A prospective investigation of major depressive disorder and comorbidity in abused and neglected children grown up

Cathy Spatz Widom, Kimberly DuMont, Sally J Czaja
Archives of General Psychiatry 2007, 64 (1): 49-56

CONTEXT: Few prospective longitudinal studies have examined the relationship between abuse or neglect in childhood and depression in adulthood.

OBJECTIVE: To determine whether abused and neglected children were at elevated risk of major depressive disorder (MDD) and psychiatric comorbidity, compared with matched control subjects, when followed up into young adulthood.

DESIGN: Prospective cohort design study.

SETTING: Midwestern metropolitan county area.

PARTICIPANTS: Children with substantiated cases of physical and sexual abuse and neglect (before the age of 11 years) from January 1, 1967, to December 31, 1971 (n = 676) were matched based on age, race, sex, and approximate family social class with a group of non-abused and non-neglected children (n = 520) and followed up into young adulthood (mean age, 28.7 years).

MAIN OUTCOME MEASURES: Between October 20, 1989, and December 22, 1995, 2-hour in-person interviews were conducted, using the National Institute of Mental Health Diagnostic Interview Schedule, Version III Revised, to determine DSM-III-R MDD and other psychiatric diagnoses.

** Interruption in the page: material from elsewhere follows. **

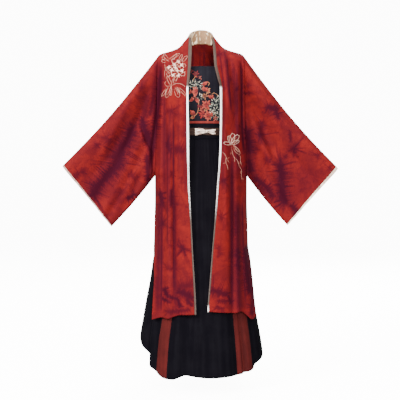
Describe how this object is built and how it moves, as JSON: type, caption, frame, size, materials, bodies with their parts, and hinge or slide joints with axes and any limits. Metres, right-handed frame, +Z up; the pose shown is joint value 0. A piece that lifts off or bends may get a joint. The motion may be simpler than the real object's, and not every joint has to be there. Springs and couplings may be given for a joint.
{
  "type": "hanfu robe set",
  "caption": "Open-front tie-dyed robe with wide flared sleeves over an embroidered chest wrap and a full floor-length skirt with a bow belt, worn shape.",
  "frame": {"origin": "base of the neck, on the middle plane between the two shoulder seams", "axes": "+Z up, the front faces -Y, the wearer's left is +X"},
  "size_m": [1.1496, 0.4154, 1.4347],
  "materials": {
    "robe_red": "tie-dyed matt crepe, red with purple blotches",
    "cuff_binding": "matt cream binding",
    "brocade": "champagne brocade with a soft sheen",
    "wrap_black": "black weave with coloured embroidery",
    "wrap_red": "matt red weave",
    "skirt_black": "matt black crepe",
    "gore_red": "matt red-brown crepe",
    "belt_brown": "dark brown ribbon",
    "bow_cream": "cream satin ribbon"
  },
  "bodies": {
    "root": {"robe_back_right": "robe_red", "robe_back_left": "robe_red", "robe_front_right": "robe_red", "robe_front_left": "robe_red", "sleeve_right": "robe_red", "sleeve_left": "robe_red", "cuff_right": "cuff_binding", "cuff_left": "cuff_binding", "collar_outer": "robe_red", "collar_facing": "brocade", "front_band_right": "brocade", "front_band_left": "brocade", "wrap_front": "wrap_black", "wrap_back": "wrap_black", "wrap_band": "wrap_red", "skirt_waistband": "skirt_black", "skirt_front": "skirt_black", "skirt_side_right": "skirt_black", "skirt_side_left": "skirt_black", "skirt_back": "skirt_black", "godet_right": "gore_red", "godet_left": "gore_red", "belt": "belt_brown", "bow_right": "bow_cream", "bow_left": "bow_cream", "bow_knot": "bow_cream"}
  },
  "joints": []
}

RESULTS: Child abuse and neglect were associated with an increased risk for current MDD (odds ratio [OR], 1.51; 95% confidence interval [CI], 1.06-2.14; P< or=.05) in young adulthood. Children who were physically abused (OR, 1.59; 95% CI, 1.00-2.52; P< or =.05) or experienced multiple types of abuse (OR, 1.75; 95% CI, 1.01-3.02; P< or =.05) were at increased risk of lifetime MDD, whereas neglect increased risk for current MDD (OR, 1.59; 95% CI, 1.10-2.29; P<.01). Childhood sexual abuse was not associated with elevated risk of MDD. Kaplan-Meier age-of-onset curves (log-rank statistic, 4.03; df = 1; P=.04) showed earlier onset of MDD for abused and neglected children compared with controls. Among those with MDD, comorbidity was higher for abused and neglected individuals than for controls.

CONCLUSION: These results support the need for clinicians to increase efforts to detect and treat depression in physically abused and neglected children.